I got to wear a new outfit today! Aren't you excited for me? You see, I had a playdate today that I had forgotten about. Er, ahem, I mean my kids had a playdate today. One of the few friends I have within driving distance had us over this morning. Her daughter and my kids had a great time, and my friend and I got to talk grown-up -- with occasional spelling and Pig Latin thrown in, of course, since there's that little pitcher/big ear business.

And on to other business. Do you know what this little thing is?
The little white puffy thing with the red dots? There are probably a half dozen of them on our oak trees. Hmm. Are they supposed to be there? If so, why aren't there more of them? I found one on the ground, and it looks as if it has little seeds or something inside it. So much for my chrysalis theory. For a farm girl, I guess I don't know much about nature. I'd email the picture to my dad, but he hasn't even made the transition from manual to electric typewriter yet, so that's out of the question.

Perhaps I'll do a little more Internet research. Yesterday I was googling for cocoon pictures, but I was way off on that one, so maybe I'll try again with the search term . . .um . . . puff ball? Oak puff? Little red and white polka dotted puffy thing on oak tree? Oak fuzzy wuzzies? Sigh. I guess there are some things the Internet still can't do.

Monday, May 01, 2006

A Confused Non-Jewish Spouse Rambles About the New Conversion Initiatives . . . And Then, Predictably, Rambles Even More About Herself

The Reform and Conservative movements of Judaism have recently unveiled initiatives to encourage conversion of non-Jewish spouses in intermarriages. I've read a lot of non-Jewish partners' negative reactions to the new initiatives. I don't personally find any of it offensive. Of course, I am considering conversion, so why would I find it offensive? I think back to when my husband and I first met, though, and wonder how I might have felt back then if I had been pressured to convert the first time I entered a synagogue with him. I was not ready back then to consider it. I wish I had been ready, but I just wasn't.

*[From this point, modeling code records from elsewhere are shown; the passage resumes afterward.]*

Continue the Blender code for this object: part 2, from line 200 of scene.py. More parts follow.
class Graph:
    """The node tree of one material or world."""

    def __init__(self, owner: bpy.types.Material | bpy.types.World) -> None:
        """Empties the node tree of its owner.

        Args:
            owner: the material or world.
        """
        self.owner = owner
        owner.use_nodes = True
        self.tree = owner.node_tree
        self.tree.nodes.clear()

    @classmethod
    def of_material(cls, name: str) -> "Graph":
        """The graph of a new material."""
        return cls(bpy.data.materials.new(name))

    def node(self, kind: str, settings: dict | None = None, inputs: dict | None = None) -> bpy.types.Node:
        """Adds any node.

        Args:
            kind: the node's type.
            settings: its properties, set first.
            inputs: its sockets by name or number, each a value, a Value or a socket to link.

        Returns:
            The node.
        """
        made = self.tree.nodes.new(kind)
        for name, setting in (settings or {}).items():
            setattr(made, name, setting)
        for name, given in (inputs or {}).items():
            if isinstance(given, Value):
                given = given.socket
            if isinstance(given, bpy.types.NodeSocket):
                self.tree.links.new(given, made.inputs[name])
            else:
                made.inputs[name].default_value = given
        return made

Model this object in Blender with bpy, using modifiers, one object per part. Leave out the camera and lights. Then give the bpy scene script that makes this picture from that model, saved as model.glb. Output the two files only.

One of the many things I like about Judaism is that it's not an evangelical religion; I have very little patience for folks who try to force their beliefs down my throat, and the recent surge in Christian evangelism is one of the things that has turned me off to the faith of my childhood. However, there is a difference between pressuring and saying, "If you would like to join us, you are welcome." Finding that balance, however, is surely tricky.

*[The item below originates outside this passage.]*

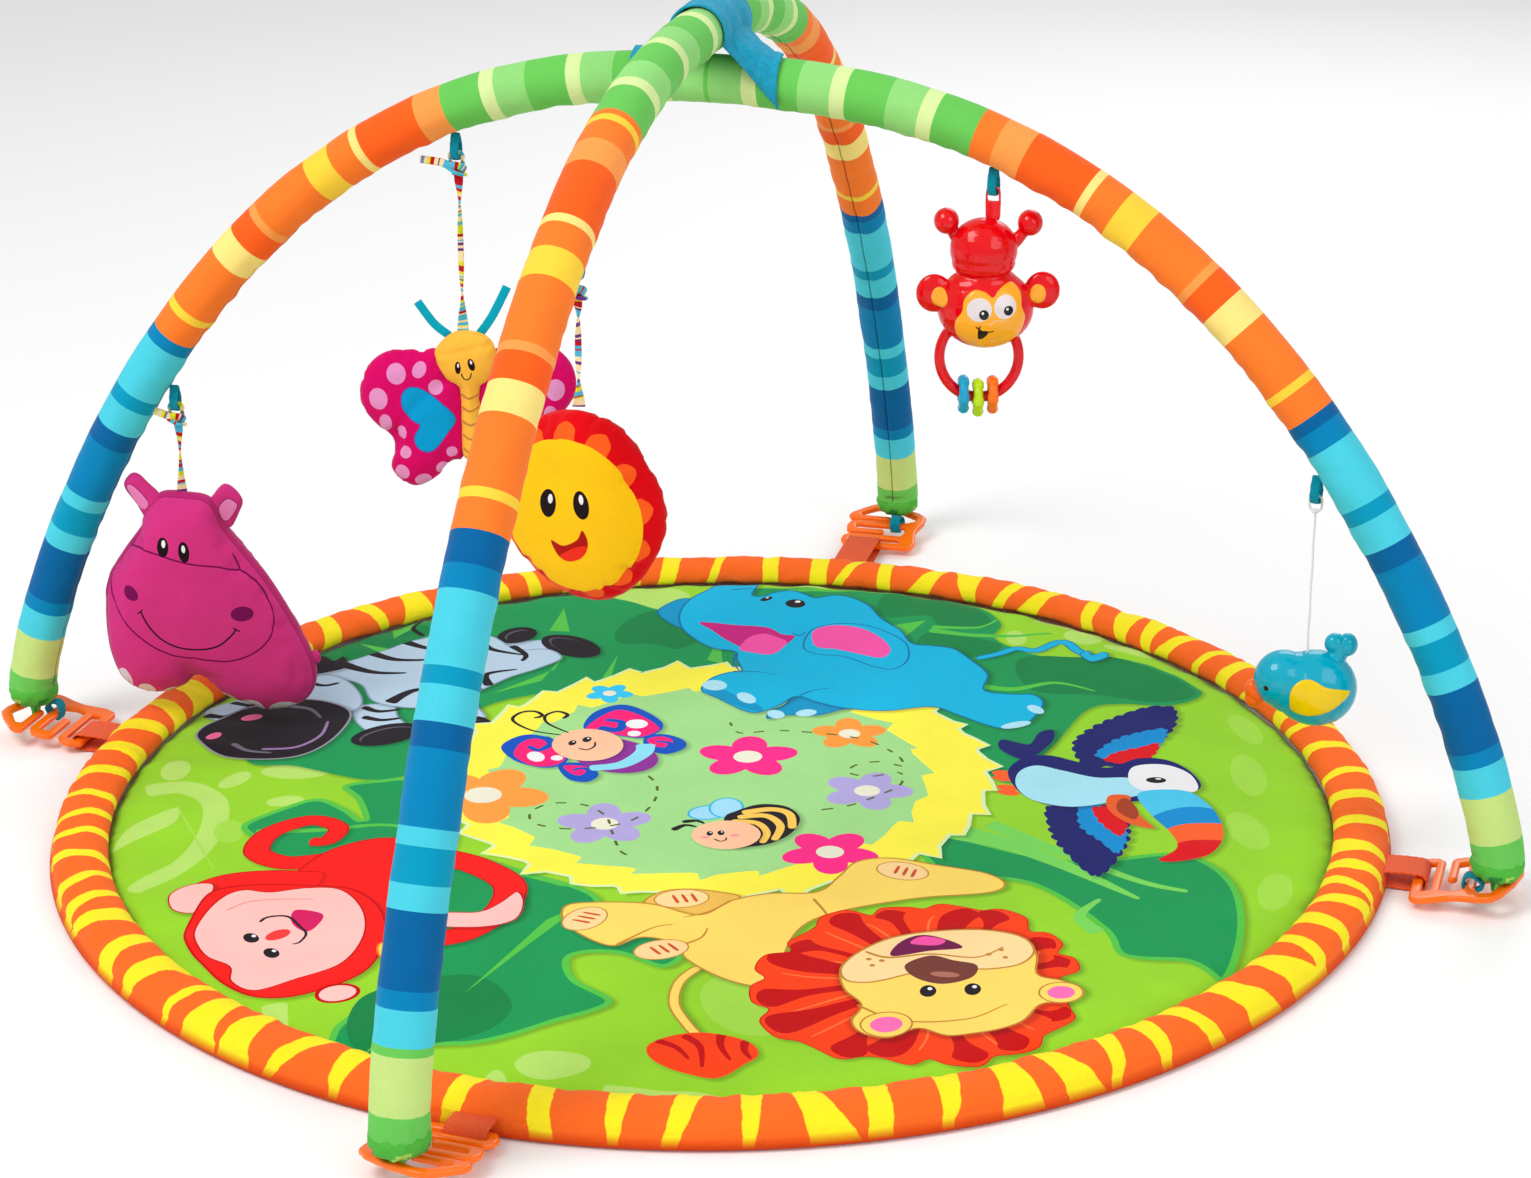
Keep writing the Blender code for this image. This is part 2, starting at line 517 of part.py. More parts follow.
rings = [[over_face(-0.0015 + (x / 1000 + 0.0015) * s, -0.0645 + (y / 1000 + 0.0645) * s, d) for x, y in face]
         for s, d in ((0.15, 0.0), (0.45, 0.0), (0.75, 0.0), (1.0, 0.0), (1.0, 0.0008), (0.75, 0.0008), (0.45, 0.0008),
                     (0.15, 0.0008))]
add("monkey_face", *loft(rings), AMBER, 0.3, pivot)
for i, (x, y) in enumerate(((-9, -72), (4, -71.5))):
    add(f"monkey_bead_{i + 1}", *ellipsoid(point(x, y), (0.0028, 0.0028, 0.0028), (right, front, up), 8, 6),
        WHITE, 0.3, pivot)
for name, x, y, colour in (("cyan", -14.0, -107.6, CYAN), ("lime", -6.2, -109.4, LIME), ("orange", 1.6, -107.8,
                                                                                     LINK_ORANGE)):
    centre = point(x, y)
    shape = []
    for i in range(20):
        a = 2 * math.pi * i / 20
        out = front * math.cos(a) + up * math.sin(a)
        knob = 0.0009 if i % 4 < 2 else 0.0
        section = ((0.0047, -0.0020), (0.0060, -0.0031), (0.0092 + knob, -0.0027), (0.0102 + knob, 0.0),
                   (0.0092 + knob, 0.0027), (0.0060, 0.0031), (0.0047, 0.0020))
        shape.append([centre + out * r + right * w for r, w in section])
    add(f"rattle_ring_{name}", *loft(shape, joined=True), colour, 0.25, centre)

# pull-string bird: two moulded halves round a cord spool
pivot, axis = terry_loop("toy_loop_bird", "right", 0.732)
across = axis.cross(UP)
stopper = [(-4.6, -11.0), (4.6, -11.0), (4.6, 0.4), (4.2, 0.8), (-4.2, 0.8), (-4.6, 0.4)]
stopper_place = lambda s, z, d: pivot + axis * s + UP * z + across * d
add("bird_stopper", *plate(to_metres(stopper), [to_metres(clip_hole)], 0.0024, 0.0003, stopper_place),
    WHITE, 0.3, pivot)
place, axes = facing(pivot, 0.0, (1.045, TALL, 1.045))
right, up, front = axes
bird_pivot, cord_top, cord_end = point(0, -99), pivot - UP * 0.0113, point(0, -105)
cord = rod([cord_top.lerp(cord_end, i / 6) for i in range(7)], front, 0.00075, 8)
add("bird_cord", *cord, WHITE, 0.6, cord_top)
belly = ellipsoid(point(6, -123.5), (0.0262, 0.0185, 0.0245), (right, front, up), 18, 10)
parts = [("UNION", ellipsoid(point(-14, -117.5), (0.0190, 0.0165, 0.0185), (right, front, up), 16, 9)),
         ("UNION", ellipsoid(point(-32, -128.5), (0.0066, 0.0055, 0.0088), (right, front, up), 10, 7)),
         ("UNION", rod([point(14, -110), point(20, -97)], front, 0.0065, 10)),
         ("UNION", ellipsoid(point(20, -95), (0.0105, 0.0062, 0.0075), (right, front, up), 12, 7)),
         ("DIFFERENCE", ellipsoid(point(0, -122), (0.0225, 0.0130, 0.0165), (right, front, up), 12, 8)),
         ("DIFFERENCE", rod([point(0, -85), point(0, -112)], front, 0.0012, 8))]
for half_name, low_depth, high_depth in (("front", 0.15, 40), ("back", -40, -0.15)):
    box = [[point(x, y, d) for x, y in ((-60, -170), (60, -170), (60, 10), (-60, 10))] for d in (low_depth, high_depth)]
    combine(f"bird_{half_name}", belly, parts + [("INTERSECT", loft(box))], CYAN, 0.2, bird_pivot)
spool = [circle(point(0, -122, d), right, up, r, 14) for d, r in
         ((-4, 0.0095), (-2.5, 0.0095), (-2.3, 0.0045), (2.3, 0.0045), (2.5, 0.0095), (4, 0.0095))]
add("bird_spool", *loft(spool), WHITE, 0.4, bird_pivot)
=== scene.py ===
"""Looks of the activity play gym: printed mat, striped arches, plush toys and rattles on the CAD frame."""
import math
import random

import bmesh
import bpy
import numpy as np
from mathutils import Matrix, Vector, geometry, noise
from mathutils.bvhtree import BVHTree


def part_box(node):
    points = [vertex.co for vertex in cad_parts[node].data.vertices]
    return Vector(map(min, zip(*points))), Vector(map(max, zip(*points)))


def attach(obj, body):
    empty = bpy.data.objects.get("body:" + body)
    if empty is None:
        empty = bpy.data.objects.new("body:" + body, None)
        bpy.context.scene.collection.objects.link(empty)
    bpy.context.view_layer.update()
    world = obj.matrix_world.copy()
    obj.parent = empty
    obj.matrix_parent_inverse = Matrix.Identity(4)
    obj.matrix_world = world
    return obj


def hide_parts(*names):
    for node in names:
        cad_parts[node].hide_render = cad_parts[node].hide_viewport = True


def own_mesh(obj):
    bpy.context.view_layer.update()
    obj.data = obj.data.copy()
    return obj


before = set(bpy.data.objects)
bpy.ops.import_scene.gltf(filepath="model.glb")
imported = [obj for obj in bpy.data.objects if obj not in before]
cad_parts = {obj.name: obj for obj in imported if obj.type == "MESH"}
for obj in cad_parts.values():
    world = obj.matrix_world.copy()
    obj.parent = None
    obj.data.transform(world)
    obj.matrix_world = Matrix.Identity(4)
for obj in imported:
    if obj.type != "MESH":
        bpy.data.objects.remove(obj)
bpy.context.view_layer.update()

# ---------------------------------------------------------------- camera
VIEW_AZIMUTH, VIEW_PITCH = math.radians(15), math.radians(19.95)
VIEW_RIGHT = Vector((math.cos(VIEW_AZIMUTH), math.sin(VIEW_AZIMUTH), 0))
VIEW_AWAY = Vector((-math.sin(VIEW_AZIMUTH), math.cos(VIEW_AZIMUTH), 0))
UP = Vector((0, 0, 1))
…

I've never been approached about becoming a Jew. It's respectful distance, I guess, that keeps anyone from asking me. I don't know whether to mention to the rabbi my desire to convert or whether I should wait . . . until I'm absolutely certain, or until I've been so absolutely certain for so long that there's no way I would ever change my mind. I keep meaning to talk to the rabbi, but I'm introverted by nature, and so I put it off again and again.

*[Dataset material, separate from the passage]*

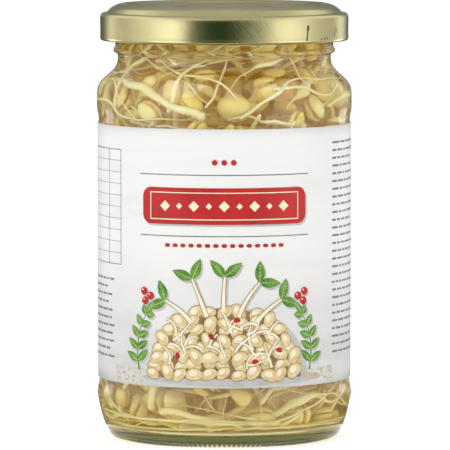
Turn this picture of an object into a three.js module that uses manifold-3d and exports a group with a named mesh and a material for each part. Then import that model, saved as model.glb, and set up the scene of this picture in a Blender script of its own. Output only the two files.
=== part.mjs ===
// A closed glass jar of soybean sprouts in brine, with a twist-off lid and a paper label.
// Millimetres, +Z up. The origin is the centre of the ring that the jar stands on, and -Y faces the viewer.
import * as THREE from "three";
import { mergeVertices } from "three/addons/utils/BufferGeometryUtils.js";
import Module from "manifold-3d";

const wasm = await Module();
wasm.setup();

// Driving dimensions of the jar
const JAR_HEIGHT = 121.5; // with its lid on
const BODY_RADIUS = 35.7; // the two bulges that guard the label
const PANEL_RADIUS = 34.95; // the label panel between them
const INNER_RADIUS = 33.0;
const FOOT_INNER = 26.0; // the flat ring that the jar stands on
const FOOT_OUTER = 29.0;
const NECK_RADIUS = 30.45;
const BORE_RADIUS = 27.5; // inside of the neck
const RIM_HEIGHT = 119.6;
const ROUND_SEGMENTS = 40;
const CURVE_STEPS = 3;
const GAP = 0.3; // between pieces that touch on the real jar

// The closure: four thread ridges on the neck, and four lugs of the lid under them
const LID_RADIUS = 34.75;
const LID_SHEET = 0.5;
const LID_FOOT = 111.2;
const LUG_COUNT = 4;
const LUG_HALF_ANGLE = 6; // degrees
const LUG_START_ANGLE = 44; // degrees from +X, where the first lug rests
const THREAD_RADIUS = 32.3;
const THREAD_BEFORE = 9; // degrees of thread before the resting lug
const THREAD_AFTER = 47; // and after it
const THREAD_LEAD = 0.03; // millimetres of rise for each degree of turn
const THREAD_UNDERSIDE = 112.85;
const THREAD_STEPS = 7;

// The label and the brine
const LABEL_LOW = 17.2;
const LABEL_HIGH = 88.3;
const LABEL_SHEET = 0.3;
const LABEL_GAP_ANGLE = 17; // degrees left open at the back
const BRINE_LEVEL = 112.5;
const BRINE_SEGMENTS = 28;
const BRINE_SHEET = 0.7; // brine kept between the glass and the hole that the sprouts stand in
const BRINE_LEDGE = 1.2; // kept clear above the brine's edge

// The sprouts
const SPROUT_COUNT = 44;
const SEED = 20;
const BEAN_LENGTH = 9.2;
const BEAN_WIDTH = 6.4;
const LOBE_THICKNESS = 3.5;
const LOBE_OFFSET = 1.4; // from the bean's middle plane to the middle of each lobe
const STEM_ROOT = 2.5; // how far the stem reaches in between the seed halves
const STEM_RADIUS = 1.15;
const TIP_RADIUS = 0.4;
const STEM_STEP = 3.4;
const SHORTEST_STEM = 6; // in steps
const LONGEST_STEM = 17;
const STEM_SIDES = 5;
const CLEARANCE = 0.6; // kept between one sprout and the next
const WALL_CLEARANCE = 0.2; // kept between a sprout and the wall of its room
const BEAN_BALL = 3.5; // a bean is kept clear as three balls in a row
const BEAN_BALL_STEP = 1.9;

const COLOURS = {
  glass: { color: 0xdfe6dc, roughness: 0.03, metalness: 0, transparent: true, opacity: 0.3 },
  lid: { color: 0xc9bb72, roughness: 0.3, metalness: 1 },
  seal: { color: 0xe9e4d6, roughness: 0.6, metalness: 0 },
  label: { color: 0xf3f2ef, roughness: 0.55, metalness: 0 },
  brine: { color: 0xd9c58a, roughness: 0.02, metalness: 0, transparent: true, opacity: 0.35 },
  sprout: { color: 0xe4d9a4, roughness: 0.45, metalness: 0 },
};

const radians = THREE.MathUtils.degToRad;

// Solids
function solidOf(geometry) {
  const bare = geometry.clone();
  bare.deleteAttribute("normal");
  bare.deleteAttribute("uv");
  const merged = mergeVertices(bare, 1e-4);
  return new wasm.Manifold(
    new wasm.Mesh({
      numProp: 3,
      vertProperties: new Float32Array(merged.attributes.position.array),
      triVerts: new Uint32Array(merged.index.array),
    }),
  );
}

function geometryOf(solid) {
  const mesh = solid.getMesh();
  const geometry = new THREE.BufferGeometry();
  geometry.setAttribute("position", new THREE.BufferAttribute(mesh.vertProperties, 3));
  geometry.setIndex(new THREE.BufferAttribute(mesh.triVerts, 1));
  return geometry;
}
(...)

And, okay, more to the point, if I talk to him and start the process officially, that means I'm going to feel obligated to tell my family about all this. That's the part I'm dreading. I like to think neither of my parents would be too surprised or upset; my mom probably knows it intuitively already, and my dad isn't very religious at all and doesn't care too much one way or another. My mom will probably be a little hurt, but I can't imagine she would be as upset or hurt as she was when she found out her grandchildren would not be Christian. (She wasn't happy about it, but she was very respectful.) I hope that she will see my conversion as the next logical step in our creation of a Jewish home. Perhaps I'm being too optimistic.

I'm really, really dreading telling my grandmother. She's in her eighties, and she's just not as healthy as she used to be. I don't want to do anything to hurt her or harm our relationship, but I also can't stand the thought of keeping something from her or being so cowardly as to wait until she has passed away to proceed with conversion. The older she has gotten, the more religious she has become. All the books I see on her night table now are Christian ones. She will not take this well.

She was without a doubt our harshest critic about our children's upbringing. She said, "I'm sorry to hear you're going to that Jewish church. The best way to raise children is Christian. That's how I was raised." Not exactly a tongue lashing, but by far the harshest thing Grandma has ever said to me, and perhaps the harshest thing I've ever heard her say to anyone. It hurt me deeply. And even though we just agreed to disagree that day and have ever since had a close relationship, I haven't really gotten over her disapproval. I feel sad and guilty that I've let her down, while I also feel angry with her for not being more open- minded. I remind myself that my grandmother lived her whole life (until very recently when she had to move in with relatives) in a very, very small town where she had never seen a person of another faith. My husband was the first Jew she had ever met. I need to give her a break. I had high hopes when we married, because she told my mother to tell me that she approved as long as we raised our kids "one way or the other" -- she just wanted them to be religious. I guess her change of heart caught me off guard.

I don't know. Maybe no one will care at all if I convert. After all, I'm an adult and can make an informed decision. I mean, kids are one thing, but me, well, they probably think I've already turned out to be a dud, so what would they care now? And if they do care, what of it? They're not the sort to disown me. I wish I didn't need my family's approval so much.

And then there are my kids. On occasion my son will ask me if I'm Jewish. He doesn't understand how I'm not, since I do all the Jewish "stuff" with him. I can't tell him that I want to be Jewish, because it will get back to my family. So I just tell him I'm Christian because I grew up in a Christian home.

I feel conflicted. Do I do what I want to do, or do I just maintain the status quo (which really isn't so bad since I'm essentially practicing Judaism anyway) to keep from hurting my extended family? And then, what of my children? I feel paralyzed -- afraid to act. I'm unable to move in one direction of the other. You know, I almost wish the folks at the synagogue would get a move on with this new conversion agenda. Maybe if someone would ask me if I wanted to convert, it would push me in the direction of finding the answer.